BEGIN Data block
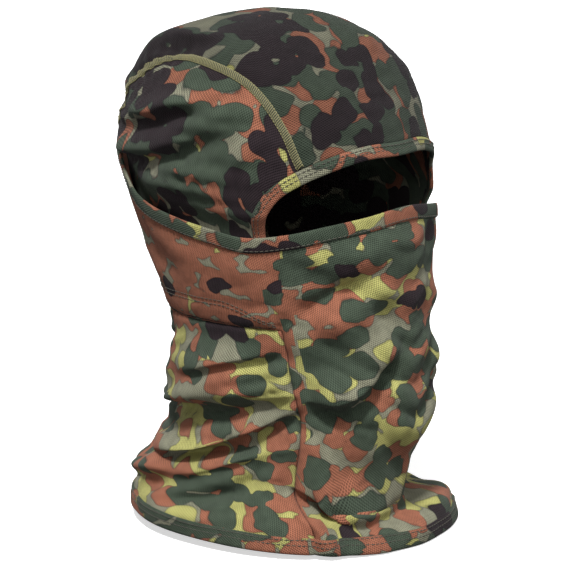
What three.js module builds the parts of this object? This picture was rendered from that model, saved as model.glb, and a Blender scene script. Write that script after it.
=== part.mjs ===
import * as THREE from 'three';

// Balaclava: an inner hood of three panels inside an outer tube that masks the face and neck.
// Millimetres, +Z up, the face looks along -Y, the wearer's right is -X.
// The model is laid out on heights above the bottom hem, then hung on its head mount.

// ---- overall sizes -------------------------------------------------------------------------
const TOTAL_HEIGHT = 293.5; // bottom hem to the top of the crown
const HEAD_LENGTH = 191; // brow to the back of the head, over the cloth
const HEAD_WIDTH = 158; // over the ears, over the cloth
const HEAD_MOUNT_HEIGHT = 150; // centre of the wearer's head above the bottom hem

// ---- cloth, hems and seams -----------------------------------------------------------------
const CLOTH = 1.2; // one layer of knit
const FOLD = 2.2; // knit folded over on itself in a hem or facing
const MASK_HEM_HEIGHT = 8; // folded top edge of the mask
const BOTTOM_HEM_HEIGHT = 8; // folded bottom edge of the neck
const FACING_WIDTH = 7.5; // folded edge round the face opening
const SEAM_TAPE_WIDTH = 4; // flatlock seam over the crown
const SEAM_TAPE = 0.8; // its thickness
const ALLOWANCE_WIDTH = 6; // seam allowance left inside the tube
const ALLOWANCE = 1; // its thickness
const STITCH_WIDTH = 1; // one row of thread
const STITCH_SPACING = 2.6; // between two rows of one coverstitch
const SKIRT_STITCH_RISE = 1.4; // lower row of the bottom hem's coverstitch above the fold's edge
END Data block
**What is needed:** Without changing anything, quote the lines from the top of the data to the line that contains "import * as THREE from 'three';", including that line.

**Answer to the problem:**
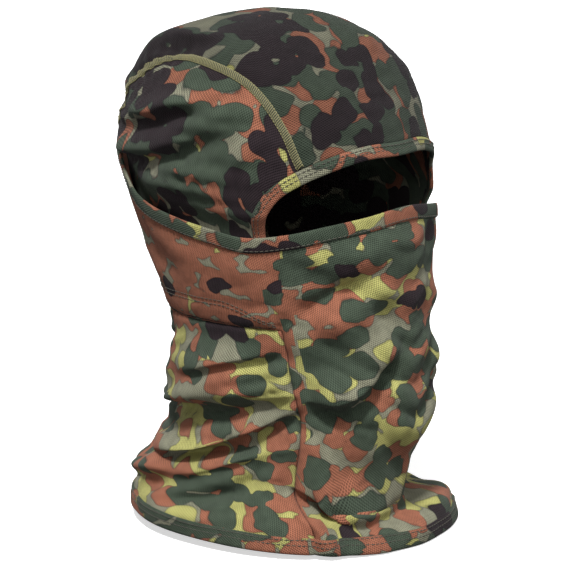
What three.js module builds the parts of this object? This picture was rendered from that model, saved as model.glb, and a Blender scene script. Write that script after it.
=== part.mjs ===
import * as THREE from 'three';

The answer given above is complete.